The foreclosure crisis following the bubble’s collapse had a relatively small impact on retired households (aged 65 or older) home ownership fell at the smallest rate for any age group—down from 81 percent in 2004 to 79 percent in 2017, JCHS data shows. But among households aged 55 to 64, the homeownership rate fell from 82 percent in 2004 to 75 percent in 2017. “That’s a troubling figure, because it suggests a much larger group of people will hit retirement age without home equity,” Spader said.
Seniors who do not own homes also will be subject to the volatility of rental costs, which have spiked in recent years and show no signs of slowing down. Nearly one-third of all households were cost-burdened in 2016, JCHS reports, meaning they paid more than 30 percent of their incomes for housing; among renters, 47 percent were cost-burdened.
The share of households over age 65 carrying mortgage debt into retirement also has been rising—41 percent in 2016, compared with 35 percent in 2007, and up from 22 percent in 1995.
The stock market has rocketed ahead more than fourfold since March 9, 2009, when the S&P 500 .SPX bottomed out at 676.53. The dramatic gains are reflected in aggregate retirement account holdings - traditional IRA accounts held $6.9 trillion at the end of 2016, according to the Investment Company Institute (ICI), up from $4.2 trillion at the end of 2007.
But the gains are concentrated in the top third of earners in the country, who held roughly 87 percent of all equities in 2016, according to the Center for Retirement Research at Boston College.
Among the top 10 percent of U.S. households, the median value of their retirement holdings jumped 70 percent from 2007, to $403,000 in 2016, according to the most recent Federal Reserve Survey of Consumer Finance (SCF). For middle-income groups, account values were stagnant or slightly down—a staggering finding considering the strong market gains.
A key culprit is unemployment during the downturn, when workers not only were unable to save for retirement but may have tapped savings to meet living expenses, noted Teresa Ghilarducci, an economist and director of the Schwartz Center for Economic Policy Analysis at the New School for Social Research. “People in the bottom half of income had a lot more shocks and they were much more prone to tap their retirement savings.”
Very little progress has been made in making retirement accounts more available to workers since the recession. Fifty-two percent of families had access to retirement accounts in 2016—down from 53 percent in 2007, according to the SCF.
And the coverage story is worse among single people, minorities and less educated workers. For example, 35 percent of single workers without children had access to retirement accounts in 2016, unchanged from 2007. And 92 percent of families in the top 10 percent of income had access in 2016, compared with just 11 percent of the lowest-income families, SCF data shows.
“When you disaggregate the data, you see that households who had more invested to start with have rebounded, but others are just trying to claw their way back,” said Monique Morrissey, an economist with the Economic Policy Institute.
And surprisingly few retired households are relying on retirement savings for a significant portion of their income.
The Employee Benefit Research Institute (EBRI) reported earlier this year that within the first 18 years of retirement, individuals who accumulated less than $200,000 in non-housing assets before retirement had spent down (at the median) about one-quarter of their assets.
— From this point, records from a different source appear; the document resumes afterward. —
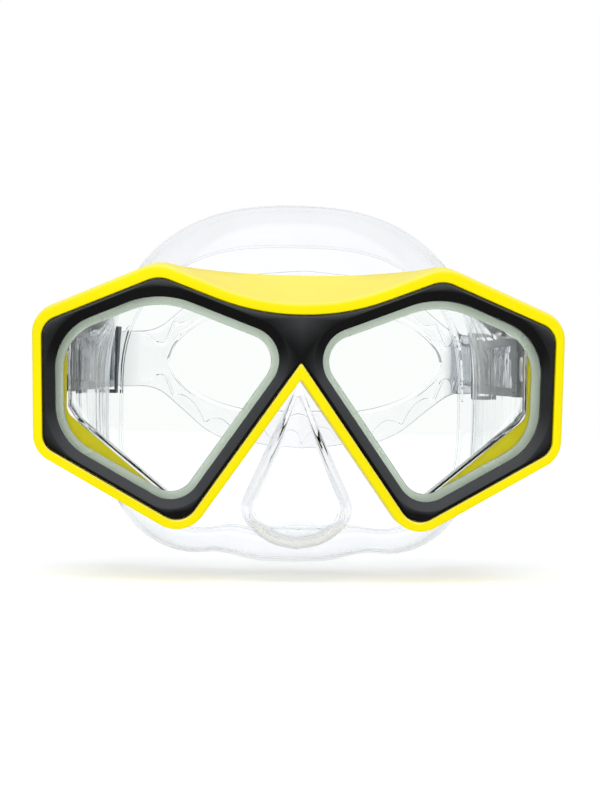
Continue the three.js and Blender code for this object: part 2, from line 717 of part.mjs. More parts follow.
place(mask, "main_frame", frameGeometry(), yellow);
place(mask, "front_bezel", bezelGeometry(), charcoal);
place(mask, "skirt", skirtGeometry(), silicone);

const sides = [
  { name: "left", toSide: (geometry) => geometry, sign: 1, keeperAlong: KEEPER.alongLeft },
  { name: "right", toSide: mirrored, sign: -1, keeperAlong: KEEPER.alongRight },
];

// The strap and both buckles swing together about the line through the two pivots.
const swing = new THREE.Group();
swing.position.set(0, PIVOT.depth, PIVOT.z);
swing.rotation.x = radians(STRAP.tilt);
mask.add(swing);
place(swing, "head_strap", strapGeometry(), silicone);

for (const { name, toSide, sign, keeperAlong } of sides) {
  const { pinRadius, depth, z } = PIVOT;
  const head = rodAlongX(4, LUG.inner - 1.7, LUG.inner - GAP, depth, z);
  const shaft = rodAlongX(pinRadius, LUG.inner - 1.7, EAR.outer - GAP, depth, z);
  const washerRing = rodAlongX(4.6, LUG.outer + GAP, EAR.inner - GAP, depth, z);
  const washerHole = rodAlongX(pinRadius + RUNNING_GAP, LUG.outer, EAR.inner, depth, z);
  place(mask, `lens_${name}`, toSide(lensGeometry()), glass);
  place(mask, `pivot_pin_${name}`, toSide(join(head, shaft)), steel);
  place(mask, `pivot_washer_${name}`, toSide(cut(washerRing, washerHole)), smoke);

  const buckle = new THREE.Group();
  buckle.position.x = sign * PIVOT.x;
  buckle.rotation.z = sign * radians(BUCKLE.turn);
  swing.add(buckle);
  const cheekOuter = BUCKLE.halfHeight - GAP;
  const axle = rodAlongZ(ROLLER.axleRadius, -cheekOuter, cheekOuter, ROLLER.out, ROLLER.along);
  const leverPin = rodAlongZ(LEVER.pinRadius, -cheekOuter, cheekOuter, LEVER.out, LEVER.along);
  place(buckle, `buckle_body_${name}`, toSide(buckleGeometry()), smoke);
  place(buckle, `strap_roller_${name}`, toSide(rollerGeometry()), smoke);
  place(buckle, `roller_axle_${name}`, toSide(axle), steel);
  place(buckle, `release_lever_${name}`, toSide(leverGeometry()), smoke);
  place(buckle, `lever_pin_${name}`, toSide(leverPin), steel);
  place(buckle, `lever_spring_${name}`, toSide(leverSpringGeometry()), steel);
  place(buckle, `strap_keeper_${name}`, toSide(keeperGeometry(keeperAlong)), smoke);
}

export default mask;
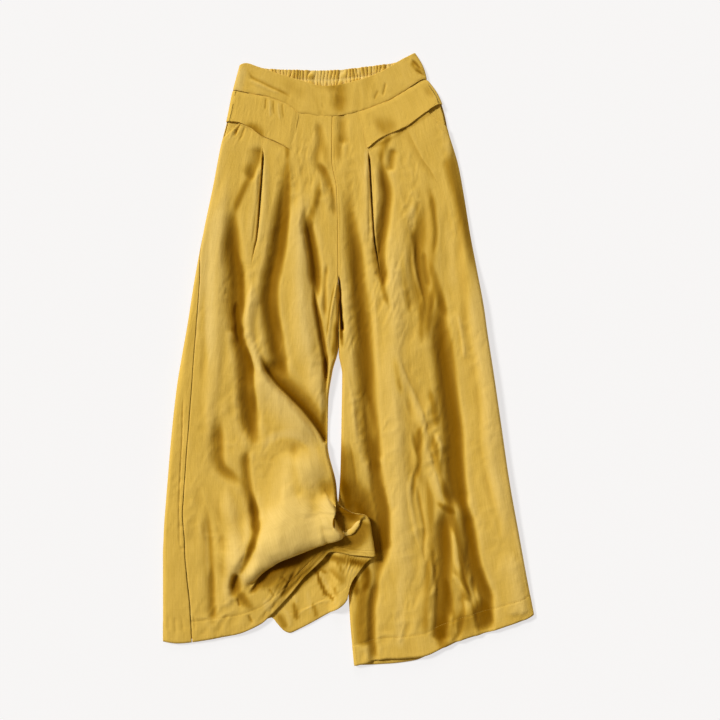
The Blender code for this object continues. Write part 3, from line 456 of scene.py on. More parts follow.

The drawdown pattern was similar for retirees with assets between $200,000 and $500,000, and only 12 percent for those with $500,000 or more.
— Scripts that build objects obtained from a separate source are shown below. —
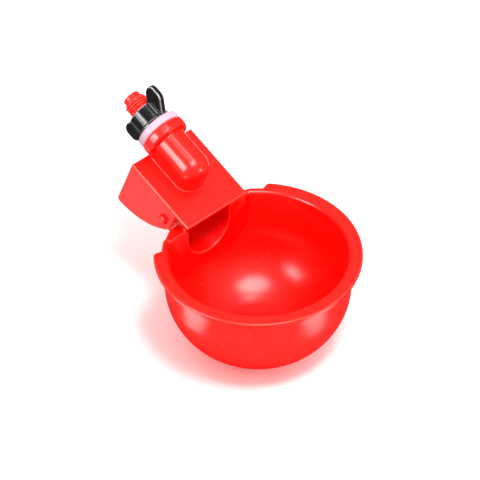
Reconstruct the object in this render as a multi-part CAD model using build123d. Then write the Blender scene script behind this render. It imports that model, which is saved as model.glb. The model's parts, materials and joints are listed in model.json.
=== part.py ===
from build123d import *
from math import cos, radians, sin, sqrt
import os

# Weight-operated drinking cup for poultry. A round bowl hangs by two moulded trunnions in the
# cheeks of a valve housing, whose threaded inlet is clamped in a cage or tank wall by a wing nut.
# An empty bowl is held up by a spring, so that water runs from the nozzle down the trough into
# the bowl. The weight of the water tips the bowl down and presses a rubber pad on the nozzle.
# Millimetres. X is along the hinge, Y points back towards the wall, Z is up, and the origin is
# the centre of the bowl's flat foot. The bowl is level, so the housing leans back on its stop.

# Bowl
bowl_r = 38.5
bowl_depth = 46.2
bowl_wall = 2.0
bowl_draft = 0.3
belly_offset = 6.7
foot_r = 13.75
lip_r = 1.5
flange_w = 4.0
flange_t = 2.0
flange_edge_r = 0.6
flange_end_gap = 1.4
flange_corner_r = 2.5

# Rear face of the bowl, a flat plate in front of a pocket. A shelf closes the pocket at the rim's
# height and ends in front of the housing's cheeks.
plate_setback = 9.2
plate_t = 1.8
plate_half = 22.3
plate_drop = 23.4
plate_corner_r = 12.5
plate_edge_r = 0.5
shelf_gap = 0.3

# Trough behind the plate, from its mouth to its closed rear end
mouth_half = 11.3
mouth_drop = 18.7
trough_wall = 1.7
trough_rear_half = 9.3
trough_rear_drop = 10.5
trough_reach = 14.8
trough_top = 3.3

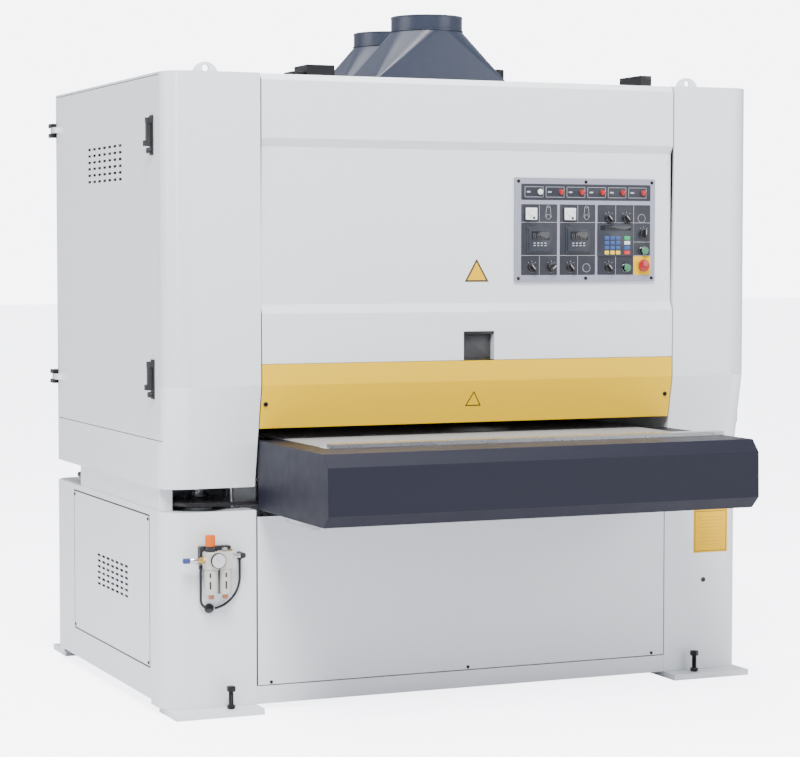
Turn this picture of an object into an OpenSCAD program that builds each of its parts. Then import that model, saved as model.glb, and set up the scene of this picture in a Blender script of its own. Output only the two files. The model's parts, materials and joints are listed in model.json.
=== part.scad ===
// Two-head wide-belt sander: a fixed base with a feed conveyor, and a sanding head that four
// jackscrews lift over it. +X is right, +Y runs with the feed, +Z is up. The origin is on the
// floor at the centre of the housing's plan.

/* [Housing] */
// Width of base and head across the side faces
machine_w = 2120; // [2000:10:2560]
// Length of the head along the feed
head_l = 1380; // [1330:10:1700]
// Height of the head's roof above the floor
head_top = 2040; // [2000:10:2460]
// Height of the head's underside at rest
head_z = 722; // [715:1:740]
// Width of each side column
column_w = 310; // [290:5:380]
// Radius of the columns' upright corners
corner_r = 80; // [60:2:100]
// Thickness of the housing's plates
wall = 6; // [4:0.5:8]
// Height where the column fronts start to slope back
slope_z = 1050; // [1000:5:1100]
// How far the column fronts slope back at the bottom
slope_back = 65; // [40:1:80]

/* [Base] */
// Height of the base columns' top
base_top = 648; // [640:1:652]
// How far the base front stands behind the head front
base_setback = 50; // [40:1:64]
// Thickness of the foot plates
foot_t = 20; // [15:1:25]
// Radius of the levelling bolts
level_bolt_r = 8; // [6:0.5:10]
// Radius of the floor anchor holes
anchor_r = 7; // [5:0.5:9]
// Distance of the anchor holes from the centre line
anchor_x = 962; // [900:1:985]

/* [Conveyor] */
// Height of the belt's upper face
belt_top = 873; // [868:1:876]
// Width of the feed belt
feed_belt_w = 1310; // [1200:5:1330]
// Thickness of the feed belt
feed_belt_t = 3; // [2:0.5:4]
// Radius of the belt rollers
belt_roller_r = 75; // [60:1:76]
// Distance of each belt roller from the machine's centre
belt_roller_y = 945; // [930:5:960]
// Reach of the conveyor covers in front of the head
cover_reach = 565; // [540:5:700]
// Height of the conveyor covers' underside
cover_z = 650; // [645:1:660]

/* [Sanding heads] */
// Feed gap between the belt and the abrasive at rest
feed_gap = 20; // [18:1:40]
// Width of the abrasive belts
abrasive_w = 1330; // [1250:5:1340]
// Radius of the front steel drum
front_drum_r = 90; // [75:1:100]
// Radius of the rear rubber drum
rear_drum_r = 70; // [60:1:76]
// Radius of the tension rollers
tension_r = 45; // [35:1:50]
// Height of the tension rollers' axes
tension_z = 1722; // [1650:5:1800]
// Place of the front drum along the feed
front_drum_y = -340; // [-380:5:-300]
// Place of the rear drum along the feed
rear_drum_y = 200; // [150:5:210]
// Radius of the drum shafts
drum_shaft_r = 25; // [20:1:30]

/* [Lift] */
// Radius of the jackscrews
screw_r = 18; // [15:1:22]
// Distance of the jackscrews from the centre line
screw_x = 907; // [880:1:920]
// Distance of the jackscrews from the machine's centre along the feed
screw_y = 520; // [500:1:530]
// Radius of the lift sprockets
sprocket_r = 97; // [80:1:98]

/* [Doors and panels] */
// Height of the left door's lower edge
door_z = 878; // [850:1:900]
// Distance from the roof to the door's upper edge
door_drop = 10; // [9:1:20]
// Thickness of the door
door_t = 22; // [16:1:30]
// Gap around doors and panels
seam = 3; // [2:0.5:5]

/* [Controls] */
// Width of the control panel
panel_w = 531; // [531:1:580]
// Height of the control panel
panel_h = 347; // [347:1:380]
// Distance of the panel's left edge from the centre line
panel_x = 149; // [80:1:160]
// Height of the panel's lower edge
panel_z = 1375; // [1340:1:1420]
// Thickness of the panel's plate
panel_t = 8; // [5:1:12]
// Running clearance of shafts and screws, per side
fit = 0.05; // [0.02:0.01:0.1]

/* [Hidden] */
$fn = 96;

// Colours
white = [0.84, 0.86, 0.87];
slate = [0.26, 0.27, 0.34];
black = [0.09, 0.09, 0.10];
steel = [0.62, 0.64, 0.66];

// Housing
side_x = machine_w / 2;              // outer side face
in_x = side_x - column_w;            // inner face of the columns
half_l = head_l / 2;
front_y = -half_l;                   // front face of the head
base_front = front_y + base_setback;
base_z = foot_t;
tie = 1;                             // overlap that joins shapes of one solid
floor_plate_t = 12;                  // plate at the head columns' underside
top_plate_t = 10;                    // plate at the base columns' top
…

The study pointed to annuity income from pensions and Social Security as key reasons for this—people simply adjust their spending where they can to match what is coming in, and hang on to savings to meet emergency needs.
Social Security is especially critical for lower- and middle-income households, since the program’s design replaces a higher percentage of pre-retirement income. “Social Security provides a great foundation,” said Sarah Holden, senior director, retirement and investor research, at the Investment Company Institute.
But that approach faces threats. Defined-benefit pensions are disappearing rapidly in the private sector and Social Security is becoming less valuable over time due to the gradual increase in the age when full retirement benefits are available, which was set in motion by reforms enacted in 1983.
The big picture: 10 years after the collapse of Lehman Brothers, retirement security in the United States is a tale of two realities. The affluent have recovered just fine, while lower- and middle-class households face a very uncertain retirement.
(The opinions expressed here are those of the author, a columnist for Reuters.)